Story in on Rueters, Bloomberg, ect Federal Reserve seems to be twiddling thumbs about this one.
EDITOR'S ALERT: Holy Bailout! Federal Reserve Now Backstopping US$75 Trillion of Derivative Trades ... That's the headline over at the Daily Bail (no relationship to us) reporting on a Bloomberg wire that "Bank of America Corp. ... has moved derivatives from its Merrill Lynch unit to a subsidiary flush with insured deposits..." It brings the Fed closer to the target that we have set in previous articles of US$100 trillion. That's what we long-ago estimated the bailout would eventually cost the American taxpayer, and apparently this day is rapidly approaching. In fact, since there is perhaps US$750 trillion in notional derivatives, the total is virtually limitless should the Fed actually have to step in.
You can't say we have what we have right now thanks to 'free markets' because there are no free markets. Well, they have them in Somalia and that's why Somalia is fucked. Every industrialized country was industrialized through government spending. Never was a country industrialized through free markets. It just didn't happen. And considering how many countries are industrialized already, I doubt it will ever happen.
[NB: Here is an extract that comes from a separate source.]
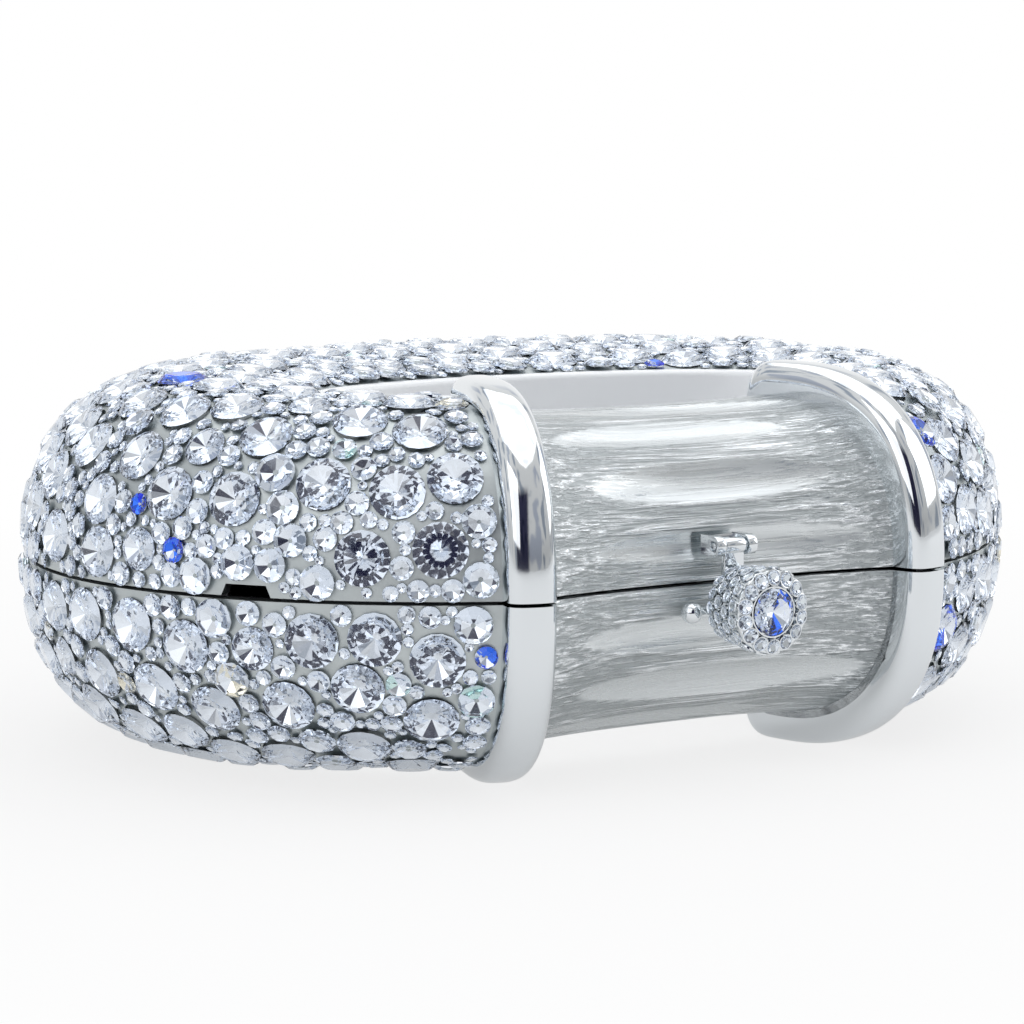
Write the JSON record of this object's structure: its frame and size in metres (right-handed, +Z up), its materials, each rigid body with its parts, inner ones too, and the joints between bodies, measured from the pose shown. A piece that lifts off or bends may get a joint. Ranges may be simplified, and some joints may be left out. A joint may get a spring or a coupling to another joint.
{
  "type": "evening clutch",
  "caption": "Hard oval evening clutch set with crystals, with a hand hole, a bamboo-shaped bar handle between beaded collars, a rear hinge and a drum-shaped flip clasp.",
  "frame": {"origin": "under the middle of the whole closed part, on the surface that it lies on", "axes": "+Z up; the handle and clasp face -Y and the hinge is at +Y; X runs along the handle, with the chain slot at -X"},
  "size_m": [0.1536, 0.134, 0.0561],
  "materials": {
    "cast_silver": "satin plated",
    "brushed_silver": "brushed along the handle",
    "polished_silver": "mirror polished",
    "crystal": "clear, cut and foiled",
    "satin": "grey satin"
  },
  "bodies": {
    "lower_half": {"lower_case": "cast_silver", "lower_crystals": "crystal", "lower_hole_wall": "polished_silver", "lower_lining": "satin", "lower_handle": "brushed_silver", "lower_left_collar": "polished_silver", "lower_right_collar": "polished_silver", "lower_hinge_leaf": "polished_silver", "locating_lip": "cast_silver", "chain_eye": "polished_silver", "hinge_pin": "polished_silver", "catch_bar": "polished_silver", "rest_crystal_1": "crystal", "rest_crystal_2": "crystal", "rest_crystal_3": "crystal", "rest_crystal_4": "crystal", "rest_crystal_5": "crystal"},
    "lid": {"upper_case": "cast_silver", "upper_crystals": "crystal", "upper_hole_wall": "polished_silver", "upper_lining": "satin", "upper_handle": "brushed_silver", "upper_left_collar": "polished_silver", "upper_right_collar": "polished_silver", "upper_hinge_leaf": "polished_silver", "clasp_lugs": "polished_silver", "clasp_pin": "polished_silver"},
    "clasp": {"clasp_arm": "polished_silver", "clasp_drum": "polished_silver", "clasp_centre_stone": "crystal", "clasp_ring_stones": "crystal", "clasp_side_stones": "crystal"}
  },
  "joints": [
    {"name": "lid_hinge", "type": "hinge", "parent": "lower_half", "child": "lid", "pos_m": [0, 0.06525, 0.028], "axis": [-1, 0, 0], "range_deg": [0, 95]},
    {"name": "clasp_pivot", "type": "hinge", "parent": "lid", "child": "clasp", "pos_m": [0, -0.0557, 0.0334], "axis": [-1, 0, 0], "range_deg": [0, 100]}
  ]
}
Now maybe this is because free markets just can't exist because there will always be established power against it. Maybe free markets do fine in industrializing a nation. But what use is something that can't exist?
On October 20 2011 15:23 semantics wrote: @pillage Perhaps if it was possible for the person to get a job that would give them more money then unemployment would they would search for a job but why work a shitty job for 8-12 hours a day and get payed only a little bit better?
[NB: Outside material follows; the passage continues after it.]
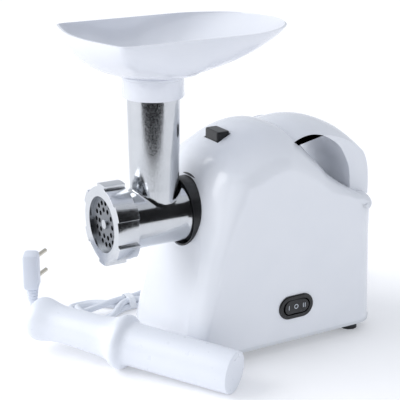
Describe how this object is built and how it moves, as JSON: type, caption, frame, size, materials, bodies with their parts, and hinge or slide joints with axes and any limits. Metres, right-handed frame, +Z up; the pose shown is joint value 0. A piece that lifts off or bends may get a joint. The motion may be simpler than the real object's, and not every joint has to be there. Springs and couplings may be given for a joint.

You also say greed is the major motivator for all people making progress or choosing a job when you ignore job satisfaction a person can get. Greed is not happiness as well, look at denmark very high tax rate very low variation between it's top earning and it's bottom earners and it's ranked high on a world happiness index. And what would be the low hanging fruit to why that is, it's because they have less to worry about, you want to go to college? Well that's payed for infact you pull salary when you go to college, no need to worry much about retirement or healthcare bills etc. It's not necessarily a happier place in general it's just that denmark has helped to remove worries from people.
Greed isn't the reason for scientific advancement, people who do science at that level aren't thinking about money unless it's funding. So the only way greed is valid in that sense of progress is that greedy people want to make profits off other's findings, so then those findings would be made other wise it's just a matter of funding research.
You should probably read the aforementioned link too. Kinda deals with the science fraud that is government funding it. Also, as far as your jobs comment, there is plenty of well paying jobs out there RIGHT NOW. They may not be what you went to college for, but you want a job that pays well right? Linemen are in such a demand because so many have retired the past 5 years that the ones that are left are making like 100-150k a year because of the crap ton of overtime they're getting paid for. In other words, people are going off to college unnecessarily for no real reason (only like 20% of jobs need a college education to begin with) other than they think it gets them a better paying job. Getting out of college to not be able to find a job in whatever field they went to school for, and then complaining about how much debt they have. The utility company practically educates you for free on how to do the job they need people to do, and people aren't taking up on it because they apparently are either lazy or think it below themselves to run power lines. After all, i went to college!
The day publicly funded research dies is the day that the neutrality of science dies. How much do you trust corporate-funded research as to health, safety and environmental effects? When should the public be alerted to the possible risk of certain medication? Who will fund ecological studies? The link you have provided is complete and utter trash that worships only the "free market".